6. Как твоя фамилия?

Вот и пришло лето. От него у меня в памяти осталось только одно воспоминание – постоянное желание найти что-нибудь поесть.

Однажды в знойный полдень я, как часто бывало, играл сам с собой на проезжей части нашей Мало-Коммунистической улицы. Проезжая часть, зажатая между крутым зеленым пригорком с верхним порядком домов и рядом узких палисадников с высокими мальвами у домов нижнего порядка, была постоянным местом для игр всей детворы, так как автомобили по нашей улице никогда не ездили, а конные повозки и подводы сворачивали на Мало-Коммунистическую улицу не более двух – трех раз в день. На каждую из этих подвод выбегали смотреть и дети и старики: интересно, к кому это едут? Или: к кому это везут дрова?

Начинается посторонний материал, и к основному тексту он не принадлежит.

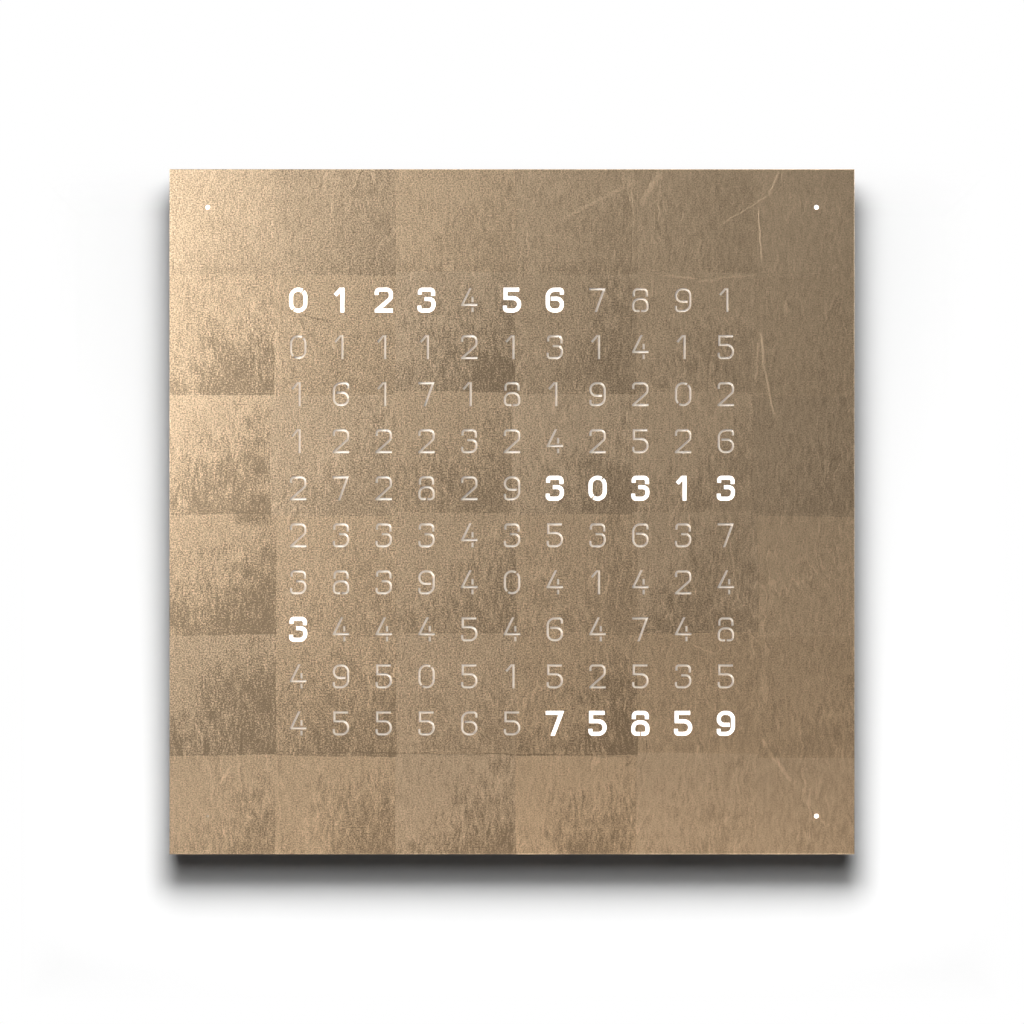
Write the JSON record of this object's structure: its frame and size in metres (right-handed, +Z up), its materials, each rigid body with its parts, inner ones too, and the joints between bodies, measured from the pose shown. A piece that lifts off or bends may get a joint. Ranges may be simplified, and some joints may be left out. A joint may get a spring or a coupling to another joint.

Вот и сейчас я увидел еще издали подводу, которая медленно ехала по нашей пустынной улице, скрипя колесами. На передке сидел круглолицый солдат в линялой гимнастерке. Он курил самокрутку и изредка левой рукой подхлестывал лошадь кнутом. Правая рука у него была на черной перевязи – значит раненый, из выздоравливающих. В городе было много госпиталей, и выздоравливающих солдат часто посылали по каким-нибудь хозяйственным делам. Я посторонился, чтоб пропустить телегу. Но солдат вдруг остановил лошадь, внимательно посмотрел на меня и спрашивает:

– Мальчик, как твоя фамилия?

– Гойзман. – отвечаю. Фамилию свою я выучил твердо еще до войны, в Киеве. Мама и папа очень заботились об этом, чтобы я мог назвать ее любому милиционеру, если отстану от родителей и заблужусь.

– А маму твою не Машей зовут? – спросил он удивленно.

– Машей!

– А ну, садись скорее рядом и показывай, где ваш дом!

Долго меня упрашивать не надо было. Я быстро взгромоздился на скамеечку рядом с ездовым и сожалел лишь о том, что улица пуста, и никто из соседских меня сейчас не видит. Заехали мы прямо во двор и я показал на наши двери. Солдат живо спрыгнул с подводы и без стука решительно зашел в наши двери, а я с вожжами в руках остался. Вскоре я услышал мамины крики. Испугался, бросил вожжи, тоже вбежал в дом и увидел, что мама с этим солдатом целуется и плачет.

– Сёмочка, ты что? Не помнишь этого дядю? Не узнал нашего Исаака Израилевича?

– Ша-ша. Я уже не Исаак Израилевич. Я теперь Иван Иванович! – прервал маму солдат. И он с удовольствием стал рассказывать то по-русски, то по-еврейски: – Это же смешно сказать! Мы шли в разведку, как положено, без документов. И там меня ранило, и я даже не знаю, как очутился в госпитале. А единственный документ – надпись на воротничке гимнастерки: «Ткач И. И.». Врачи решили, что я Иван Иванович, и так меня и зарегистрировали. А когда очнулся, так возражать не стал. Так вот я стал русский! Теперь у меня уже и документы новые!

– Семочка, ты еще фотографировался вместе с его дочкой Жанночкой? Кудрявая такая? Не помнишь? – теребила меня мама.

Я почему-то не помнил ни его самого, ни его дочки. А «Иван Иванович» начал расспрашивать маму, не знает ли она, случайно, где его жена и дочь? Оказывается, что его жена – это еще одна двоюродная сестра тети Клары Ременюк!

Однако ничего обнадеживающего Ивану Ивановичу мама сказать не смогла, – на машине было много сестер Ременюк, но именно этой сестры и его дочери с нами на машине не было. Лишь после войны мы узнали, что его жена и дочь из Киева уехать не смогли, и были расстреляны в Бабьем Яру вместе со всеми киевскими евреями. А любительская фотография, на которой я и трехлетняя Жанна стоим, обнявшись, позднее нашлась.

– Ой, так что же я стою и сам себе думаю? – спохватился вдруг Иван Иванович.

И он выбежал во двор, отдернул зеленую брезентовую накидку, которая накрывала груз на подводе, и потащил в дом один из наполовину наполненных белых мешков, которые лежали в телеге под брезентом.